━━━ PROVIDED RECORDS ━━━
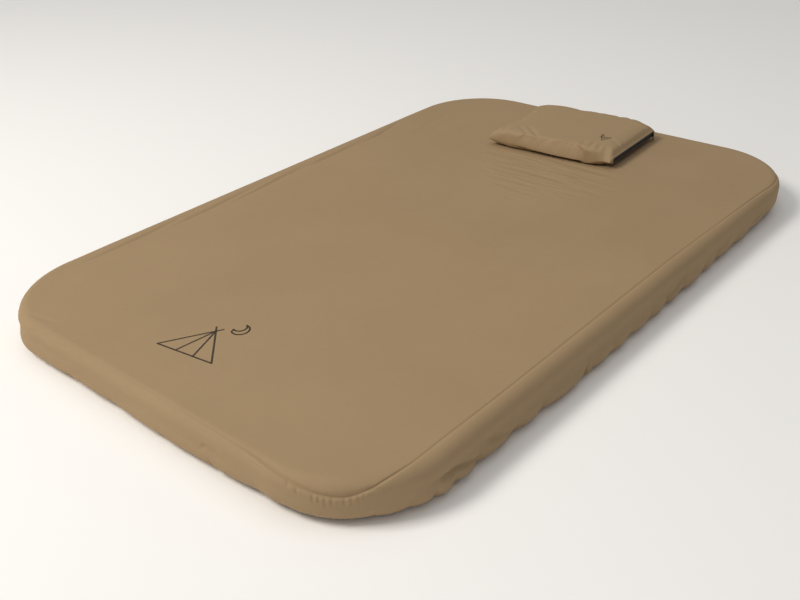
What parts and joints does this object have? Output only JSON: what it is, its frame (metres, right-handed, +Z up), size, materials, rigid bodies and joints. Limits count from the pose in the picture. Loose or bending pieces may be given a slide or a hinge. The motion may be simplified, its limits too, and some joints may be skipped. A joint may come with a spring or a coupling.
{
  "type": "inflatable sleeping pad",
  "caption": "Double self-inflating sleeping pad in a fitted sheet with an elastic hem, with a flat zipped pillow pouch lying on its head end; valves in the underside.",
  "frame": {"origin": "middle of the pad's flat underside, on the ground", "axes": "+X across the pad, +Y along the pad towards the head end where the pouch lies, +Z up"},
  "size_m": [1.312, 2.012, 0.1504],
  "materials": {
    "sheet_fabric": "matte",
    "pad_skin": "matte",
    "pad_base_skin": "matte",
    "open_cell_foam": "matte",
    "valve_plastic": "satin",
    "valve_silicone": "satin",
    "elastic": "matte",
    "pouch_fabric": "matte",
    "pouch_wadding": "matte",
    "zip_tape": "matte",
    "zip_coil": "satin",
    "zip_metal": "gloss"
  },
  "bodies": {
    "pad": {"foam_core": "open_cell_foam", "pad_top_skin": "pad_skin", "pad_side_wall": "pad_skin", "pad_bottom_skin": "pad_base_skin", "inflate_valve_base": "valve_plastic", "inflate_flap_guide": "valve_plastic", "deflate_valve_base": "valve_plastic", "deflate_valve_grille": "valve_plastic"},
    "inflate_flap": {"inflate_valve_flap": "valve_silicone"},
    "inflate_cap": {"inflate_valve_cap": "valve_plastic", "inflate_cap_seal": "valve_silicone"},
    "deflate_cap": {"deflate_valve_cap": "valve_plastic", "deflate_cap_seal": "valve_silicone"},
    "sheet": {"sheet_top_panel": "sheet_fabric", "sheet_side_band": "sheet_fabric", "sheet_hem_casing": "sheet_fabric", "hem_elastic": "elastic"},
    "pouch": {"pouch_top_panel": "pouch_fabric", "pouch_bottom_panel": "pouch_fabric", "pouch_fill": "pouch_wadding", "zip_tape_lower": "zip_tape", "zip_tape_upper": "zip_tape", "zip_teeth_lower": "zip_coil", "zip_teeth_upper": "zip_coil", "zip_end_stops": "zip_coil"},
    "slider": {"zip_slider": "zip_metal"},
    "pull": {"zip_pull": "zip_metal"}
  },
  "joints": [
    {"name": "sheet_lift", "type": "slide", "parent": "pad", "child": "sheet", "axis": [0, 0, 1], "range_m": [0, 0.15], "deforming": ["sheet_side_band", "sheet_hem_casing", "hem_elastic"]},
    {"name": "pouch_lift", "type": "slide", "parent": "sheet", "child": "pouch", "axis": [0, 0, 1], "range_m": [0, 0.1]},
    {"name": "zip_slide", "type": "slide", "parent": "pouch", "child": "slider", "axis": [0.0523, -0.9986, 0], "range_m": [0, 0.26]},
    {"name": "pull_swing", "type": "hinge", "parent": "slider", "child": "pull", "pos_m": [0.19219, 0.90025, 0.1274], "axis": [0.0523, -0.9986, 0], "range_deg": [0, 150]},
    {"name": "inflate_cap_hinge", "type": "hinge", "parent": "pad", "child": "inflate_cap", "pos_m": [-0.455, -0.805, 0.0032], "axis": [1, 0, 0], "range_deg": [0, 120]},
    {"name": "deflate_cap_hinge", "type": "hinge", "parent": "pad", "child": "deflate_cap", "pos_m": [0.455, -0.805, 0.0032], "axis": [1, 0, 0], "range_deg": [0, 120]},
    {"name": "inflate_flap_lift", "type": "slide", "parent": "pad", "child": "inflate_flap", "axis": [0, 0, 1], "range_m": [0, 0.002]}
  ]
}
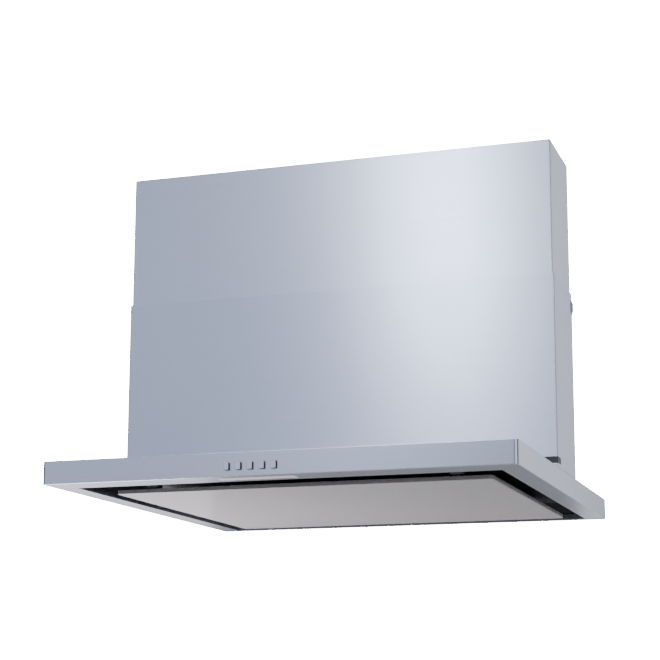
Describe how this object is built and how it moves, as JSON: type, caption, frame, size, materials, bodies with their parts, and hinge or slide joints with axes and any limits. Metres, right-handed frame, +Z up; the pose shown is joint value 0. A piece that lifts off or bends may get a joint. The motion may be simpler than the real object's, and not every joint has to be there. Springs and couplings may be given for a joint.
{
  "type": "island range hood",
  "caption": "Ceiling-hung island range hood: shallow steel canopy with a perimeter suction slot and drop-down baffle panel, telescoping slab chimney, blower and push buttons.",
  "frame": {"origin": "centre of the four ceiling bolts, on the ceiling face", "axes": "+Z up, -Y towards the front with the push buttons, +X to the right of a person facing them"},
  "size_m": [0.906, 0.905, 0.703],
  "materials": {
    "casing_steel": "fine horizontal brushed stainless steel",
    "structure_steel": "plain galvanised sheet",
    "panel_enamel": "smooth pale warm grey enamel, satin gloss",
    "liner_black": "black coated sheet, matt",
    "filter_aluminium": "pressed aluminium",
    "motor_paint": "dark grey paint",
    "shaft_steel": "turned steel",
    "wheel_steel": "galvanised sheet",
    "zinc_hardware": "bright zinc plate",
    "dark_plastic": "fine-grained black plastic",
    "grey_plastic": "grey moulded plastic",
    "button_steel": "satin metal cap",
    "board_green": "green laminate",
    "lens_frost": "frosted acrylic",
    "duct_plastic": "black moulded plastic"
  },
  "bodies": {
    "casing": {"canopy_shell": "casing_steel", "lower_cover": "casing_steel", "lower_rear_panel": "casing_steel", "side_catch_left": "casing_steel", "side_catch_right": "casing_steel", "plenum_liner": "liner_black", "throat_frame": "structure_steel", "oil_tray": "filter_aluminium", "grease_filter_left": "filter_aluminium", "grease_filter_right": "filter_aluminium", "hinge_bracket_left": "structure_steel", "hinge_bracket_right": "structure_steel", "latch_catch_left": "grey_plastic", "latch_catch_right": "grey_plastic", "lower_panel_screws": "zinc_hardware", "corner_clip_left": "dark_plastic", "corner_clip_right": "dark_plastic", "ceiling_frame": "structure_steel", "lower_strut_left": "structure_steel", "lower_strut_right": "structure_steel", "upper_strut_left": "structure_steel", "upper_strut_right": "structure_steel", "strut_bolts": "zinc_hardware", "scroll_wrap": "structure_steel", "scroll_front_plate": "structure_steel", "scroll_rear_plate": "structure_steel", "motor": "motor_paint", "motor_bracket": "structure_steel", "blower_rail_front": "structure_steel", "blower_rail_rear": "structure_steel", "outlet_adaptor": "structure_steel", "duct_collar": "duct_plastic", "control_box": "structure_steel", "control_box_lid": "structure_steel", "control_board": "board_green", "capacitor": "grey_plastic", "cable_gland": "dark_plastic", "button_housing": "dark_plastic", "switch_board": "board_green", "tactile_switches": "dark_plastic", "lamp_lens": "lens_frost", "lamp_module": "grey_plastic"},
    "baffle": {"baffle_panel": "panel_enamel", "baffle_backing": "structure_steel", "hinge_leaf_left": "structure_steel", "hinge_leaf_right": "structure_steel", "hinge_pins": "shaft_steel", "latch_studs": "shaft_steel"},
    "upper_chimney": {"upper_cover": "casing_steel", "upper_rear_panel": "casing_steel"},
    "rotor": {"fan_wheel": "wheel_steel", "motor_shaft": "shaft_steel", "wheel_nut": "zinc_hardware"},
    "damper": {"damper_flap": "duct_plastic", "damper_shaft": "shaft_steel"},
    "button_1_cap": {"button_1": "button_steel"},
    "button_2_cap": {"button_2": "button_steel"},
    "button_3_cap": {"button_3": "button_steel"},
    "button_4_cap": {"button_4": "button_steel"},
    "button_5_cap": {"button_5": "button_steel"}
  },
  "joints": [
    {"name": "baffle_swing", "type": "hinge", "parent": "casing", "child": "baffle", "pos_m": [0, 0.366, -0.687], "axis": [1, 0, 0], "range_deg": [0, 88]},
    {"name": "chimney_slide", "type": "slide", "parent": "casing", "child": "upper_chimney", "axis": [0, 0, 1], "range_m": [-0.2, 0]},
    {"name": "fan_spin", "type": "hinge", "parent": "casing", "child": "rotor", "pos_m": [0.04625, 0, -0.485], "axis": [0, 1, 0], "continuous": true},
    {"name": "damper_turn", "type": "hinge", "parent": "casing", "child": "damper", "pos_m": [0, 0, -0.257], "axis": [1, 0, 0], "range_deg": [0, 80], "stiffness_Nm_per_rad": 0.03, "springref_deg": -17.19},
    {"name": "button_1_press", "type": "slide", "parent": "casing", "child": "button_1_cap", "axis": [0, 1, 0], "range_m": [0, 0.002], "stiffness_N_per_m": 400, "springref_m": -0.003},
    {"name": "button_2_press", "type": "slide", "parent": "casing", "child": "button_2_cap", "axis": [0, 1, 0], "range_m": [0, 0.002], "stiffness_N_per_m": 400, "springref_m": -0.003},
    {"name": "button_3_press", "type": "slide", "parent": "casing", "child": "button_3_cap", "axis": [0, 1, 0], "range_m": [0, 0.002], "stiffness_N_per_m": 400, "springref_m": -0.003},
    {"name": "button_4_press", "type": "slide", "parent": "casing", "child": "button_4_cap", "axis": [0, 1, 0], "range_m": [0, 0.002], "stiffness_N_per_m": 400, "springref_m": -0.003},
    {"name": "button_5_press", "type": "slide", "parent": "casing", "child": "button_5_cap", "axis": [0, 1, 0], "range_m": [0, 0.002], "stiffness_N_per_m": 400, "springref_m": -0.003}
  ]
}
━━━
* [THE REQUEST]
Count every line of the records that holds "with". State the number, nothing else.

* [EXERCISE RESPONSE]
5